# Short task
Go through the data below. Pull out every line that has the word "part".

# Material provided
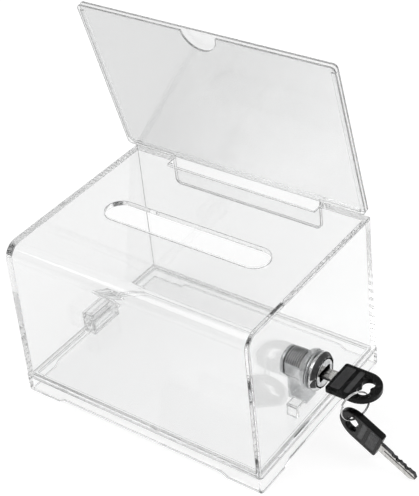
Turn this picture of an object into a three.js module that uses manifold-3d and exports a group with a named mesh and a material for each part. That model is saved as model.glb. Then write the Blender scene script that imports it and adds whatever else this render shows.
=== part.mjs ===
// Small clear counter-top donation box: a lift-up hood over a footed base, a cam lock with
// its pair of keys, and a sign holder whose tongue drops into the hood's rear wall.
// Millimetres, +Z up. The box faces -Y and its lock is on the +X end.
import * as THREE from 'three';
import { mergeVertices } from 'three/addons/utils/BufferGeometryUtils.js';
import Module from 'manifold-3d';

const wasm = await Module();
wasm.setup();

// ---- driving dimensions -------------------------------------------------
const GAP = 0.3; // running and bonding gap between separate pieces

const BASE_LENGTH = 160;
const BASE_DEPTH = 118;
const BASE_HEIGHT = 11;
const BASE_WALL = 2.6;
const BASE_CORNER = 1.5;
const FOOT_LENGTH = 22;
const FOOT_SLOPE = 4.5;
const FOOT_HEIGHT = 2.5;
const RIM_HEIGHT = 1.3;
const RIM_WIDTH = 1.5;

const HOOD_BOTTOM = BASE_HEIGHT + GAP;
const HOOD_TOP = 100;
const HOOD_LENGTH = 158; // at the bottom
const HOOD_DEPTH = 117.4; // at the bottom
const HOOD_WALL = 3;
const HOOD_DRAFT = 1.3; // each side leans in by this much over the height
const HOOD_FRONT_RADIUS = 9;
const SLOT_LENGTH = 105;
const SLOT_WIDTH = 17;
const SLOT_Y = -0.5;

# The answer
Turn this picture of an object into a three.js module that uses manifold-3d and exports a group with a named mesh and a material for each part. That model is saved as model.glb. Then write the Blender scene script that imports it and adds whatever else this render shows.
=== part.mjs ===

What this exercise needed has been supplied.